3. The world will be redeemed.
We need rescue and God is the only one who can do it, the only hero able to complete the quest. Jesus lay in the tomb as dead as a doornail—and then he woke and kicked down death’s door. Light burst forth. Believe that! Notice the way your heart leaps at the thought of it! The clock is ticking down to the last sad heartbeat, the last flash of anger, the last dark thought, the last selfish impulse, the last cruel word, the last broken heart, the last weeping baby, the last dying mother, the last wicked laugh—and it is Jesus who waits at the gate astride his warhorse, watching for the Father’s signal, ready to gallop out of the skies at the head of his angel army to set us free forever. The world will be redeemed.

4. You are broken.
But until then, child, understand that you need Jesus. You need him because your heart is under construction. But from the moment you invite Jesus into your heart, the song of your life is written into the symphony God is composing. Every bad decision, every stray word, every sinful thought laid on the altar of his love becomes a shadow in a beautiful painting, a dark tone in a beautiful song, the conflict in a good story that propels the character toward the joyful ending. This is complicated. To remember your sin is to deepen your gladness that God is good. And that is the final thought.

5. God loves you.
The Lord of Life, the maker of lightning, lions, mountains, tides, moonlight, meteors, the vast silence of the stars, and the music of laughter—the one who not only spoke it into being but whose good pleasure alone binds every molecule together—that is the God who loves you. He loves you. He loves you (somehow!) even more than I do, and that’s saying something. You will spend a joyous eternity exploring the mountain of that truth. Lean into it, believe it, delight in it. Now walk outside, breathe deep, and look around at the good world. Notice the ache in your heart. Remember the resurrection. Be humbled by your helplessness.

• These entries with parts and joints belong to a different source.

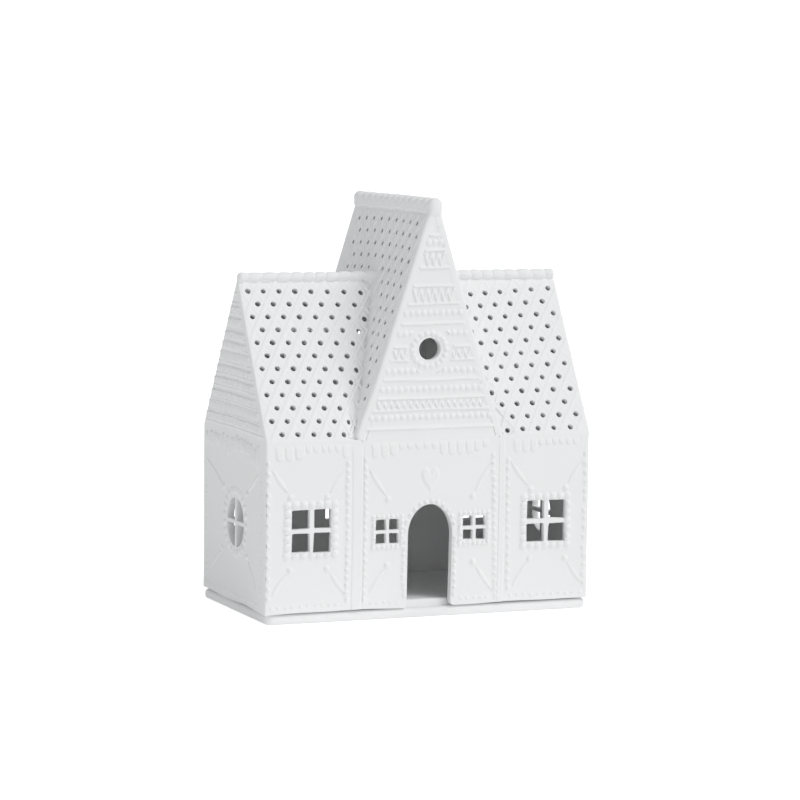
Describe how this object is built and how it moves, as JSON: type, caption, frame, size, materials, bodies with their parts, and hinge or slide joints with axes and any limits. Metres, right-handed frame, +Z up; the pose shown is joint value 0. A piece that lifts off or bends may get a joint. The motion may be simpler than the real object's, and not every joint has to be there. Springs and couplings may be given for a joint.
{
  "type": "gingerbread house tealight lantern",
  "caption": "White bisque porcelain gingerbread house with pierced roofs and piped relief, which lifts off a shallow tray with a raised plinth for a tealight.",
  "frame": {"origin": "middle of the tray's underside, where the ornament stands", "axes": "+Z up, the door faces -Y, the long roof ridge runs along X and the cross gable's ridge along Y"},
  "size_m": [0.1412, 0.0772, 0.168],
  "materials": {
    "bisque_wall": "unglazed matt white porcelain with piped relief",
    "bisque_roof": "unglazed matt white porcelain with a raised lattice and piercings",
    "bisque_piping": "unglazed matt white porcelain piping",
    "bisque_tray": "unglazed matt white porcelain"
  },
  "bodies": {
    "tray": {"tray": "bisque_tray"},
    "house": {"front_left_wall": "bisque_wall", "front_gable_wall": "bisque_wall", "front_right_wall": "bisque_wall", "back_left_wall": "bisque_wall", "back_gable_wall": "bisque_wall", "back_right_wall": "bisque_wall", "left_gable_wall": "bisque_wall", "right_gable_wall": "bisque_wall", "main_roof_front_left": "bisque_roof", "main_roof_front_right": "bisque_roof", "main_roof_back_left": "bisque_roof", "main_roof_back_right": "bisque_roof", "cross_roof_left": "bisque_roof", "cross_roof_right": "bisque_roof", "main_ridge_left": "bisque_piping", "main_ridge_right": "bisque_piping", "cross_ridge": "bisque_piping"}
  },
  "joints": [
    {"name": "house_lift", "type": "slide", "parent": "tray", "child": "house", "axis": [0, 0, 1], "range_m": [0, 0.06]}
  ]
}
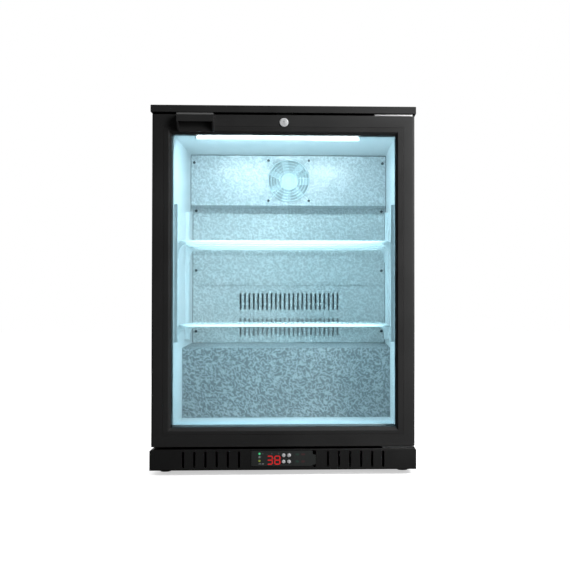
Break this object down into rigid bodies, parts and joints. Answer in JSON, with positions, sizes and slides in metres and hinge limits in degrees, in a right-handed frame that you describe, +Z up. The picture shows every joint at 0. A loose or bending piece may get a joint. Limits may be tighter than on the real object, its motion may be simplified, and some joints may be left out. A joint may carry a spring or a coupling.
{
  "type": "undercounter refrigerator",
  "caption": "Undercounter back-bar refrigerator with a hinged glass door, wire shelves, a lit forced-air cavity and a base-mounted cooling unit.",
  "frame": {"origin": "on the floor, under the middle of the footprint", "axes": "+Z up, +Y from the door towards the back, +X to the right when facing the door"},
  "size_m": [0.6, 0.52, 0.835],
  "materials": {
    "outer_cabinet": "fine dark grey powder coat on sheet steel",
    "worktop_lid": "fine-grained moulded plastic",
    "rear_panel": "zinc-coated sheet steel",
    "rear_grille": "black powder coat",
    "inner_liner": "white lacquered sheet",
    "insulation_foam": "rigid foam",
    "breaker_strip": "light grey extruded plastic",
    "step_cover": "fine stucco-embossed aluminium",
    "evaporator_fan_cover": "fine stucco-embossed aluminium",
    "rear_duct_panel": "fine stucco-embossed aluminium",
    "return_air_panel": "fine stucco-embossed aluminium",
    "panel_rails": "zinc-plated steel",
    "screws": "zinc-plated screws",
    "fan_guard": "white plastic-coated wire",
    "evaporator_fan_frame": "pale glass-filled plastic",
    "evaporator_fan_rotor": "white plastic",
    "evaporator_coil": "mill-finish fins and tube",
    "light_housing": "white plastic",
    "light_diffuser": "milky diffuser, lit",
    "shelf_pilasters": "satin stainless strip",
    "shelf_clips": "satin stainless clips",
    "upper_shelf": "white plastic-coated wire",
    "lower_shelf": "white plastic-coated wire",
    "door_frame": "fine-grained dark grey moulding",
    "door_backing": "dark grey moulding",
    "glass_bezel": "dark grey glazing bead",
    "glass_panes": "clear toughened glass",
    "glass_spacer": "black sealed spacer bar",
    "door_gasket": "soft dark grey magnetic seal",
    "door_handle": "fine-grained dark grey moulding",
    "hinge_bushes": "black nylon",
    "lock_barrel": "satin chrome",
    "lock_plug": "satin chrome",
    "lock_cam": "zinc-plated steel",
    "lock_strike": "black painted steel",
    "top_hinge_plate": "zinc-plated steel",
    "bottom_hinge_bracket": "zinc-plated steel",
    "kick_plinth": "near-black moulded plastic",
    "controller_bezel": "dark grey plastic",
    "controller_housing": "black plastic",
    "display_digits": "lit red display bars",
    "indicator_lights": "lit lamps",
    "button_set": "silvery domed button",
    "button_up": "silvery domed button",
    "button_down": "silvery domed button",
    "button_light": "silvery domed button",
    "base_pan": "zinc-coated sheet steel",
    "foot_front_left": "black plastic pad and stem",
    "foot_rear_left": "black plastic pad and stem",
    "foot_front_right": "black plastic pad and stem",
    "foot_rear_right": "black plastic pad and stem",
    "compressor": "gloss black enamel",
    "compressor_mounts": "black rubber",
    "condenser_coil": "mill-finish fins and tube",
    "condenser_fan_shroud": "zinc-coated sheet steel",
    "condenser_fan_motor": "black painted motor",
    "condenser_fan_blade": "white plastic",
    "drip_tray": "black plastic",
    "refrigerant_pipes": null,
    "power_inlet": "black plastic"
  },
  "bodies": {
    "cabinet": {"outer_cabinet": "outer_cabinet", "worktop_lid": "worktop_lid", "rear_panel": "rear_panel", "rear_grille": "rear_grille", "inner_liner": "inner_liner", "insulation_foam": "insulation_foam", "breaker_strip": "breaker_strip", "step_cover": "step_cover", "evaporator_fan_cover": "evaporator_fan_cover", "rear_duct_panel": "rear_duct_panel", "return_air_panel": "return_air_panel", "panel_rails": "panel_rails", "screws": "screws", "fan_guard": "fan_guard", "evaporator_fan_frame": "evaporator_fan_frame", "evaporator_coil": "evaporator_coil", "light_housing": "light_housing", "light_diffuser": "light_diffuser", "shelf_pilasters": "shelf_pilasters", "shelf_clips": "shelf_clips", "lock_strike": "lock_strike", "top_hinge_plate": "top_hinge_plate", "bottom_hinge_bracket": "bottom_hinge_bracket", "kick_plinth": "kick_plinth", "controller_bezel": "controller_bezel", "controller_housing": "controller_housing", "display_digits": "display_digits", "indicator_lights": "indicator_lights", "base_pan": "base_pan", "compressor": "compressor", "compressor_mounts": "compressor_mounts", "condenser_coil": "condenser_coil", "condenser_fan_shroud": "condenser_fan_shroud", "condenser_fan_motor": "condenser_fan_motor", "drip_tray": "drip_tray", "refrigerant_pipes": "refrigerant_pipes", "power_inlet": "power_inlet"},
    "door": {"door_frame": "door_frame", "door_backing": "door_backing", "glass_bezel": "glass_bezel", "glass_panes": "glass_panes", "glass_spacer": "glass_spacer", "door_gasket": "door_gasket", "door_handle": "door_handle", "hinge_bushes": "hinge_bushes", "lock_barrel": "lock_barrel"},
    "lock": {"lock_plug": "lock_plug", "lock_cam": "lock_cam"},
    "shelf_upper": {"upper_shelf": "upper_shelf"},
    "shelf_lower": {"lower_shelf": "lower_shelf"},
    "fan_evaporator": {"evaporator_fan_rotor": "evaporator_fan_rotor"},
    "fan_condenser": {"condenser_fan_blade": "condenser_fan_blade"},
    "set_button": {"button_set": "button_set"},
    "up_button": {"button_up": "button_up"},
    "down_button": {"button_down": "button_down"},
    "light_button": {"button_light": "button_light"},
    "front_left_foot": {"foot_front_left": "foot_front_left"},
    "rear_left_foot": {"foot_rear_left": "foot_rear_left"},
    "front_right_foot": {"foot_front_right": "foot_front_right"},
    "rear_right_foot": {"foot_rear_right": "foot_rear_right"}
  },
  "joints": [
    {"name": "door_hinge", "type": "hinge", "parent": "cabinet", "child": "door", "pos_m": [0.2843, -0.213, 0.44], "axis": [0, 0, 1], "range_deg": [0, 120]},
    {"name": "lock_turn", "type": "hinge", "parent": "door", "child": "lock", "pos_m": [0, -0.215, 0.7968], "axis": [0, 1, 0], "range_deg": [0, 90]},
    {"name": "upper_shelf_lift", "type": "slide", "parent": "cabinet", "child": "shelf_upper", "axis": [0, 0, 1], "range_m": [0, 0.025]},
    {"name": "lower_shelf_lift", "type": "slide", "parent": "cabinet", "child": "shelf_lower", "axis": [0, 0, 1], "range_m": [0, 0.025]},
    {"name": "evaporator_fan_spin", "type": "hinge", "parent": "cabinet", "child": "fan_evaporator", "pos_m": [0, 0.15, 0.7075], "axis": [0, 1, 0], "continuous": true},
    {"name": "condenser_fan_spin", "type": "hinge", "parent": "cabinet", "child": "fan_condenser", "pos_m": [0.14, 0.1, 0.12], "axis": [0, 1, 0], "continuous": true},
    {"name": "set_button_press", "type": "slide", "parent": "cabinet", "child": "set_button", "axis": [0, 1, 0], "range_m": [0, 0.001], "stiffness_N_per_m": 400},
    {"name": "up_button_press", "type": "slide", "parent": "cabinet", "child": "up_button", "axis": [0, 1, 0], "range_m": [0, 0.001], "stiffness_N_per_m": 400},
    {"name": "light_button_press", "type": "slide", "parent": "cabinet", "child": "light_button", "axis": [0, 1, 0], "range_m": [0, 0.001], "stiffness_N_per_m": 400},
    {"name": "down_button_press", "type": "slide", "parent": "cabinet", "child": "down_button", "axis": [0, 1, 0], "range_m": [0, 0.001], "stiffness_N_per_m": 400},
    {"name": "front_left_foot_level", "type": "slide", "parent": "cabinet", "child": "front_left_foot", "axis": [0, 0, -1], "range_m": [0, 0.008]},
    {"name": "rear_left_foot_level", "type": "slide", "parent": "cabinet", "child": "rear_left_foot", "axis": [0, 0, -1], "range_m": [0, 0.008]},
    {"name": "front_right_foot_level", "type": "slide", "parent": "cabinet", "child": "front_right_foot", "axis": [0, 0, -1], "range_m": [0, 0.008]},
    {"name": "rear_right_foot_level", "type": "slide", "parent": "cabinet", "child": "rear_right_foot", "axis": [0, 0, -1], "range_m": [0, 0.008]}
  ]
}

Remember the kindness of the King.

Now, rejoice.

Thank you, God,  for making joy possible for me through these timely words.  Continue to deliver me from this fallen world and my own brokenness and help me to see my Redemption is finished and Your love for me is always sure.  

Sunday, March 3, 2013

Desperate Warrior

Source: google.com via Pam on Pinterest


It would be very helpful to write out the details of the past week, but I can't because the pain and pressure in my head is so insane I feel like vomiting just trying to look at this screen.  I suffer from what we know are high pressure headaches.  Early in the week they were off the charts.  My doctor worked with my neurosurgeon to arrange a therapeutic lumbar puncture locally on Thursday.  I experienced great relief initially, but I woke with a horrible headache yesterday morning, and it has increased in intensity today.  It is hard to know if this is pressure building again or perhaps side effects from the tap.  I know I should go to the hospital, but Dan is working today and the girls are at church with my mom, and I just want to have NO intervention.  I want all this to GO AWAY.  I am very emotional.  I am frantic.  I am having hopeless thoughts.  I feel like I can survive almost anything but not this headache one more day.  I searched the internet and strangely enough people have shared these same feelings post LP.  Apparently this is one of the worst headaches you can possibly endure.

Dan gave me affirmation this morning as he left for work.  He glanced at my back while I was changing and said, "You are a warrior.  That's why I married you."

I'm wounded and desperate.  God, please, help me get through this battle today.